EdFringe 2017: Friday & Saturday

On Friday morning, with no food or drink in the room, I set out for my first show. The only reason I could do this without some form of breakfast is that it was Shakespeare For Breakfast, where they do an hour-long absurd versio of a Shakespeare play and also provide you with a croissant and coffee/tea/orange juice. They’re not the best croissants in the world but I’ve done this show twice before and I was prepared – remember the jam I requested yesterday but didn’t eat? I used it for my croissant and very good it was too. I’ve previously seen The Taming of the Shrew with the Middletons and Hamlet as a ridiculous drama student. This year was Mac-Gary as an allotment society where one of the cast died dramatically backstage every time someone said Mac-Gary.

I went shopping afterwards, just some basics to survive the Fringe, pretty much all of which I proceeded to eat by the end of Friday, so that was good.

I met Tom up by the castle (eventually) afterwards and we roamed Edinburgh a bit. We spied a poster on the wall at the bottom of the Underbelly so we went in to see Quarter Life Crisis and then we roamed a bit more before separating for our late afternoon/evening shows – Tiff Stevenson, Ed Byrne and Andrew Maxwell for me. The George Square Theatre has the most comfortable seats in the entire city and I was very happy to sit in them for two hours in a row.

We met again afterwards and went looking for a relatively quiet pub – Edinburgh is never quiet in August and particularly not on a Friday night. We ended up at the Counting House, where there was live music (good guitar, bad singing) and a pair of real life DC supervillains sitting at the end of our table.

On Saturday, we went to see Janey Godley’s podcast live. That’s right on the other side of Edinburgh from where I’d been so far, so we ambled over quite early, had brunch (cheese toastie done right – neither soft nor burnt and with yellow cheese, not orange) before we went over to the theatre. This one was unusual – Janey Godley and Ashley Storrie were already on stage when the doors opened and they kept up a “preamble” for twenty minutes before the show began, chatting together, assigning random names to the audience as they came in, reassuring them that the show’s no started yet. I’ve never seen a podcast recorded – don’t know what I was expecting really but I enjoyed it a lot.

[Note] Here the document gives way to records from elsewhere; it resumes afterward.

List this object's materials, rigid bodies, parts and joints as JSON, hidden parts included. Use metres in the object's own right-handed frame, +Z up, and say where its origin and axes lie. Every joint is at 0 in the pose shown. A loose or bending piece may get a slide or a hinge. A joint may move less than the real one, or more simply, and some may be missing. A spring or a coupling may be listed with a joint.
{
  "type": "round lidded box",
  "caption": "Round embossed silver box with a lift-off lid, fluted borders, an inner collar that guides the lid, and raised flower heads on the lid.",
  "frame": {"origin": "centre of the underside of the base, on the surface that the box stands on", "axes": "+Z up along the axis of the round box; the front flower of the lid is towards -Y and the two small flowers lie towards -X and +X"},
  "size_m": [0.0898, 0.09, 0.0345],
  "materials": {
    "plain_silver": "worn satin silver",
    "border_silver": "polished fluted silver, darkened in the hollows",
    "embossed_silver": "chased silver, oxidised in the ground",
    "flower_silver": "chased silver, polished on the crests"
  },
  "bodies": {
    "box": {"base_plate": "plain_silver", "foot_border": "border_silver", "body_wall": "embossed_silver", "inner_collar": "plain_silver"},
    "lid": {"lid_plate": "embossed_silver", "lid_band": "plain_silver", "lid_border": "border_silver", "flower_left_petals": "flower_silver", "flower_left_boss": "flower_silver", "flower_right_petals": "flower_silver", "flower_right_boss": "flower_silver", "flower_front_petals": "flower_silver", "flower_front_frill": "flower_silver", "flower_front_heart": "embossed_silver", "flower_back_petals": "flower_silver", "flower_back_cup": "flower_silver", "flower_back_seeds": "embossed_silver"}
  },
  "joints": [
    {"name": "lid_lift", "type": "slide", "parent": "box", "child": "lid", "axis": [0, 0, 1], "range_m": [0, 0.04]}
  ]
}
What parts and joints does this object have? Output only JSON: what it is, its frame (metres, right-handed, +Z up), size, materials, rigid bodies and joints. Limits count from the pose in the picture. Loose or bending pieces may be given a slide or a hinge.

We headed back to the Royal Mile afterwards to find the Wyrd Shop. The sky was looking threatening and we were ready to dive inside the nearest shop, cafe or pub at any second to take shelter. But all it did for a while was continue to threaten without actually doing anything so we went into the Cocktail Festival, which did have cocktails but mostly had stalls and food stands. It was just a bit too early to eat again so we hopped round the corner home for a half hour phone charging break (my phone went from 100% battery to too flat to switch on within five hours!) before goingout for food. I got a cheese panini from the nice cafe on the corner and Tom got crab bite things which didn’t taste as good as they looked (or indeed contain as much crab as they claimed to).

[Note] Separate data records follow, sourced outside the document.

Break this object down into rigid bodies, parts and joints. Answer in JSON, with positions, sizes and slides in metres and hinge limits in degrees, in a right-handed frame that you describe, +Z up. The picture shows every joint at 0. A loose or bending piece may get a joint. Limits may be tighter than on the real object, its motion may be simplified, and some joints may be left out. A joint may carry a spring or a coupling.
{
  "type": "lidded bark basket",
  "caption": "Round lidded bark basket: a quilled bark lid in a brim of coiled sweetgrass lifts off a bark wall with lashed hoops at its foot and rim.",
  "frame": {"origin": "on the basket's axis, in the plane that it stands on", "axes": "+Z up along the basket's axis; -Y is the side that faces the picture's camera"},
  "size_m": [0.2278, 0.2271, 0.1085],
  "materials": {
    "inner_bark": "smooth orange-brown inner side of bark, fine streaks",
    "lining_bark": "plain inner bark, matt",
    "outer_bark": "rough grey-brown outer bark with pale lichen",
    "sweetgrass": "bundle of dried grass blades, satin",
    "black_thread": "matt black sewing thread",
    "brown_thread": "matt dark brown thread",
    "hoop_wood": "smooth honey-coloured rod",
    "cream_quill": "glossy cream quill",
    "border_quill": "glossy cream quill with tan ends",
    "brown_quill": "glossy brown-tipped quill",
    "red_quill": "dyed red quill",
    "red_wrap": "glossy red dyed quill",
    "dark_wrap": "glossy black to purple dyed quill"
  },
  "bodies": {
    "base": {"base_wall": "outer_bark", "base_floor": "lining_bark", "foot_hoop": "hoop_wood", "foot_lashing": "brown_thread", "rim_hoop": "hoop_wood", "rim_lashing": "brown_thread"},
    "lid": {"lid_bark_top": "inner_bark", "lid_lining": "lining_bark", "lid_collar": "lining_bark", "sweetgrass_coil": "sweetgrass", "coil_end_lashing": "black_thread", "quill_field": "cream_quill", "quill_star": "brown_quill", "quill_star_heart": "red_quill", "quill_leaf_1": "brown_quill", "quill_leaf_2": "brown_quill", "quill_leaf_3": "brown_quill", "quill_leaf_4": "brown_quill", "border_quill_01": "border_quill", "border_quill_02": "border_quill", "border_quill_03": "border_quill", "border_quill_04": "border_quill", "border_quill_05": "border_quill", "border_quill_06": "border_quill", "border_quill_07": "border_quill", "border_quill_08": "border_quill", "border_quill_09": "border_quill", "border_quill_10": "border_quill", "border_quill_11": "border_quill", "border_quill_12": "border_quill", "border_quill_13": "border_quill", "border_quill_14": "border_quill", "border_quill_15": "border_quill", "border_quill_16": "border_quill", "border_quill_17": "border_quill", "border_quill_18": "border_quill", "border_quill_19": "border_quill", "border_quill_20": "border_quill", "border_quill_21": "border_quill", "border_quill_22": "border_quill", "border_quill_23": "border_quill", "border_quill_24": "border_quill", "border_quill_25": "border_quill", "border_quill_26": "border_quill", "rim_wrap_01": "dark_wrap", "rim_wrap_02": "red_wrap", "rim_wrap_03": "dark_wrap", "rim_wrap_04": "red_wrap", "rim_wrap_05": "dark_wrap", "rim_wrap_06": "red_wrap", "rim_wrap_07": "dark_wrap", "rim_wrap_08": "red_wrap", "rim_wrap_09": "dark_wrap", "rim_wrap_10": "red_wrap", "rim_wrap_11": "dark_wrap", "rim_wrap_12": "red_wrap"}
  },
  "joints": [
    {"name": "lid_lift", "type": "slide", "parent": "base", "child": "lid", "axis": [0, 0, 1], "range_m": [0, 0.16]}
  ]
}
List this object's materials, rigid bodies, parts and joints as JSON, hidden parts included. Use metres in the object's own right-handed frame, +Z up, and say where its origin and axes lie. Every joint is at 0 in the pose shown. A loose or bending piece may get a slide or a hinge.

We parted ways again, me for Nick Doody and BBC Presents and Tom for whatever was interesting and available at the Pleasance, before the Pleasance got evacuated and he gave up and came home.

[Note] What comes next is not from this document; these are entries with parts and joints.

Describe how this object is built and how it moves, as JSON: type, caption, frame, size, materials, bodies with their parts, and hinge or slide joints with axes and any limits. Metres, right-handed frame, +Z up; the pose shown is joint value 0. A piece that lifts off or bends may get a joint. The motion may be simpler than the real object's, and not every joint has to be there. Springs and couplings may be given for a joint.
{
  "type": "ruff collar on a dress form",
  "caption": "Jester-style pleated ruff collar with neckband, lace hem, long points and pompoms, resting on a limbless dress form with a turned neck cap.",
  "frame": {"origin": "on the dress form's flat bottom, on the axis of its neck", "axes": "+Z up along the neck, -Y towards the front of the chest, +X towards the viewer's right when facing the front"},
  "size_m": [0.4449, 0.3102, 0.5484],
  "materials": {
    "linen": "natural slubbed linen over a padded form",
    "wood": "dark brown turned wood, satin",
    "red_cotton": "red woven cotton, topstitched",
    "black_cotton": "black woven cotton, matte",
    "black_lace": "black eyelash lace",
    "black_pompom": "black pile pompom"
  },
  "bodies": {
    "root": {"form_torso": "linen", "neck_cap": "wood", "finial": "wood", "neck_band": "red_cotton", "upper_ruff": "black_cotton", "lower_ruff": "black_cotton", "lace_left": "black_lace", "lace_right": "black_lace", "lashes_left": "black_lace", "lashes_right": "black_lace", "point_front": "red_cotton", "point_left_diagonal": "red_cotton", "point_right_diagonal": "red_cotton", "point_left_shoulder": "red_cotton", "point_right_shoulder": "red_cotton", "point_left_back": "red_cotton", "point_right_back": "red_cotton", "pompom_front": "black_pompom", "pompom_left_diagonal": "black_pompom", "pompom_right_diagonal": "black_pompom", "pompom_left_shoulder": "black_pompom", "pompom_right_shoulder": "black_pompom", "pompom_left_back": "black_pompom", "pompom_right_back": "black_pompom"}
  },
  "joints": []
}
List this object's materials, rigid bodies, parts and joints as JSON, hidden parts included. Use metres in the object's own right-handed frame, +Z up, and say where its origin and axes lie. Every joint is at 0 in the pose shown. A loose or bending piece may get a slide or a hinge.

When I got back, we went out for another drink, this time back at “our pub”, Holyrood 9A, just down on the corner below us.

I’m sure the entire population of Edinburgh didn’t roll a suitcase over the metal walkway above my room in the middle of the night but it sounded like it. People are apparently still arriving with their luggage at 3am and people start leaving with theirs at about the same time so these wheels are rumbling and crashing over the metal all night long. You get maybe fifteen seconds between them and then you start wondering if you can run outside in the middle of the night to shriek at the latest one. And every single door in the entire building slams. I’m so glad I wasn’t a student here and I’m never staying here again.